- Based on: Dreamland by Rosa Rankin-Gee
- Screenplay by: Kayleigh Llewellyn
- Starring: Pascale Kann; Anna Friel; Connor Swindells; Clara Rugaard; Katherine Parkinson; Golda Rosheuvel;
- Country of origin: United Kingdom
- Original language: English

Production
- Executive producers: Kayleigh Llewellyn; Naomi de Pear; Jane Featherstone; Holly Pullinger; Lucy Forbes; Rosa Rankin-Gee; Rebecca Ferguson;
- Production companies: Sister; Universal International Studios;

Original release
- Network: BBC One

= The Dream Lands =

Upcoming British drama television series

The Dream Lands is an upcoming British drama series for BBC One. It is based on the book Dreamland by Rosa Rankin-Gee. It stars Pascale Kann as Chance, and features Anna Friel, Connor Swindells, Clara Rugaard and Katherine Parkinson.

==Cast==
- Pascale Kann as Chance
- Anna Friel as Jas
- Connor Swindells as Kole
- Clara Rugaard as Franky
- Katherine Parkinson as Antonia
- Golda Rosheuvel as Iona
- Jacob Greenway
- Tareq Al-Jeddal
- Scarlett Rayner
- Ruby Bridle
- Raphael Sowole

== Production ==
The series was commissioned in February 2024, and is an adaptation of Rosa Rankin-Gee novel The Dreamland. It is adapted by Kayleigh Llewellyn and produced by Sister for BBC One and BBC iPlayer. It is executive produced by Llewellyn, Naomi de Pear, Holly Pullinger, Lucy Forbes, author Rosa Rankin-Gee and Rebecca Ferguson. In February 2025, Universal International Studios (UIS) joined the project as co-producer with Sister.

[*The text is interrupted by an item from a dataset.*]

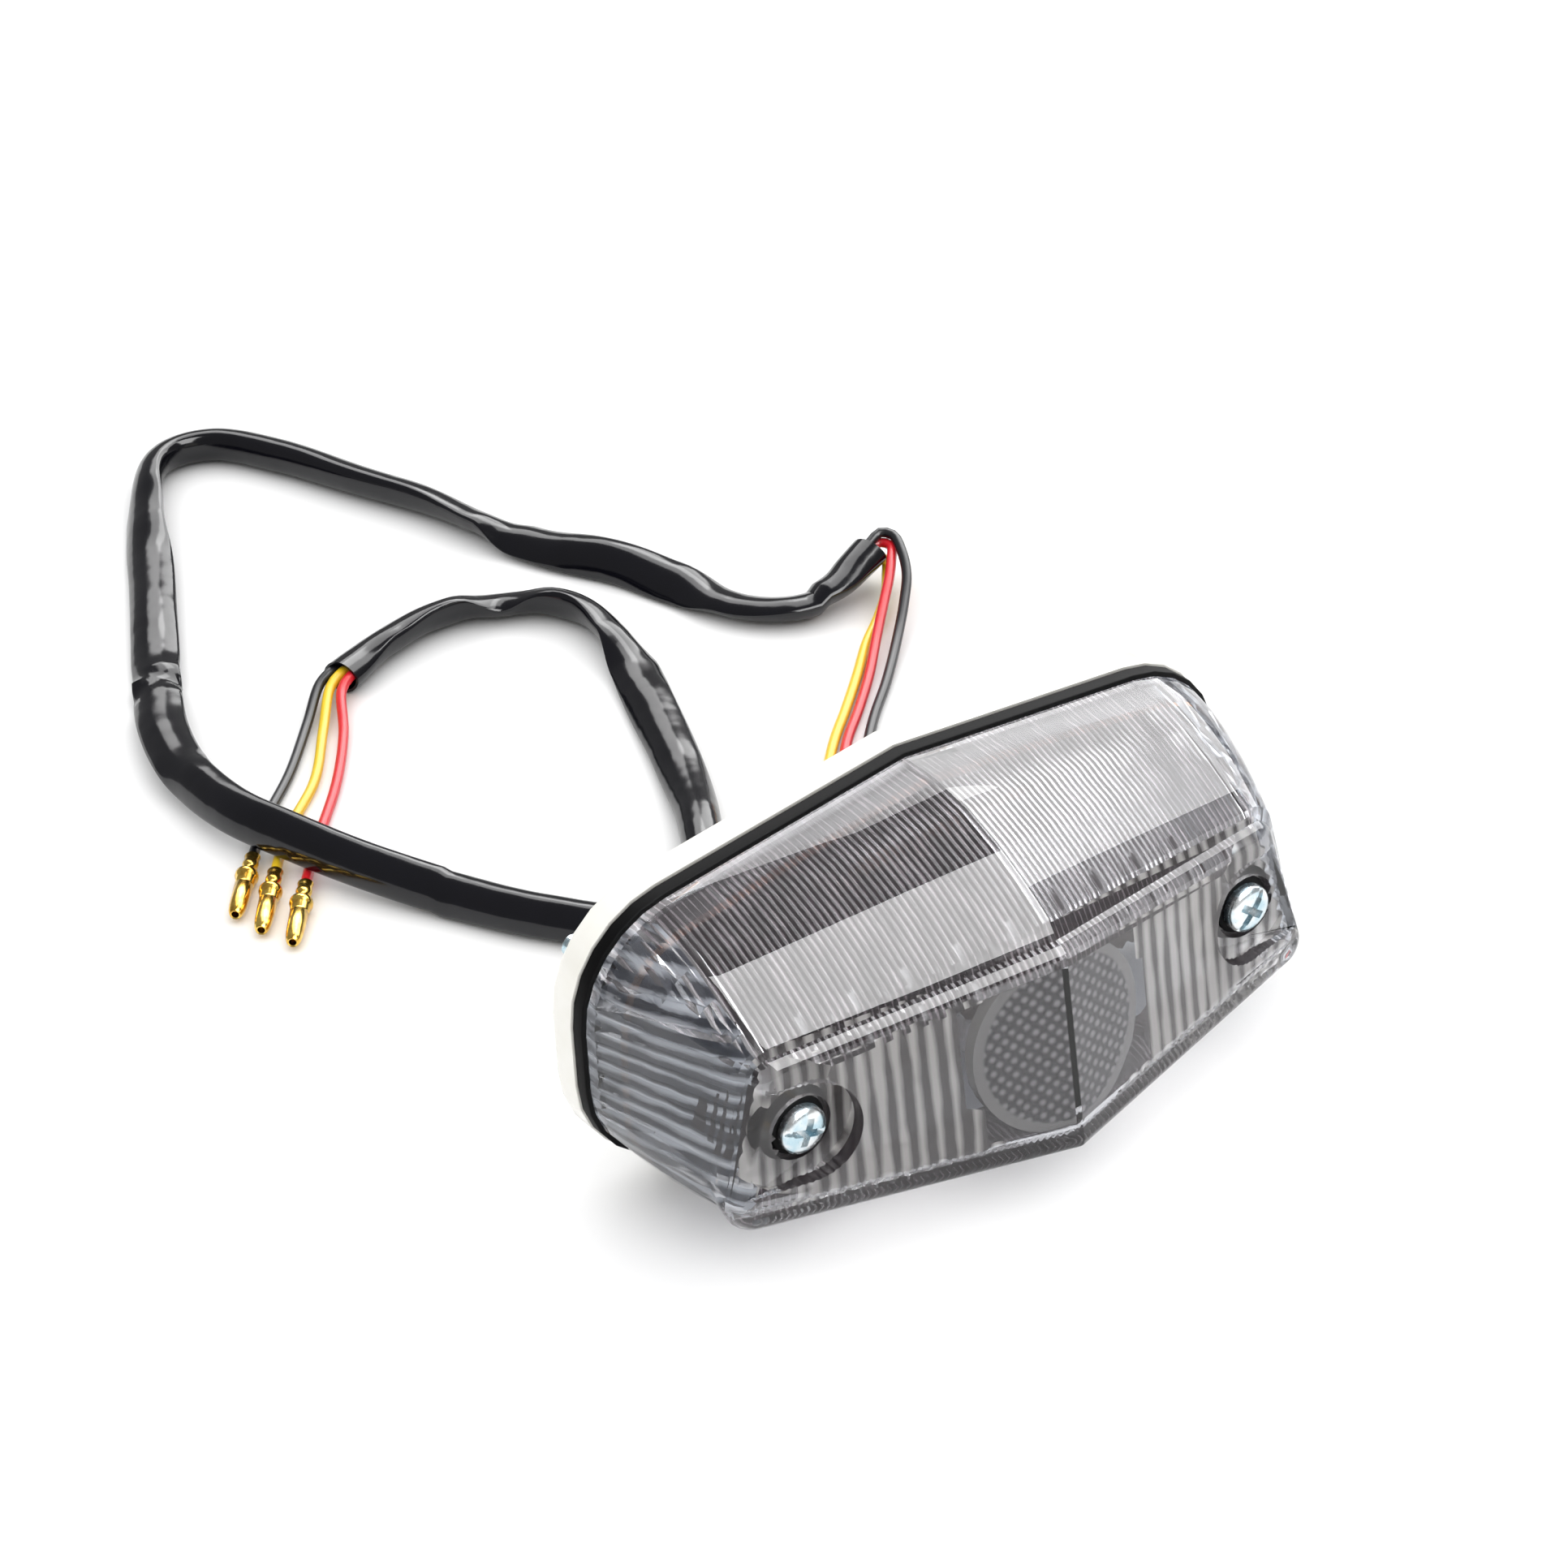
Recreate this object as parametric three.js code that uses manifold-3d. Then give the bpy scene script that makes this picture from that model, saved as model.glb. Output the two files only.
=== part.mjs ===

Pascale Kann was confirmed as Chance in February 2025, with a cast including Katherine Parkinson, Connor Swindells and Anna Friel. The cast also includes Jacob Greenway, Tareq Al-Jeddal, Scarlett Rayner, Ruby Bridle, and Raphael Sowole.

Filming took place in Margate, Kent Filming locations also included Bristol during late 2024 and Weston-super-Mare during early 2025.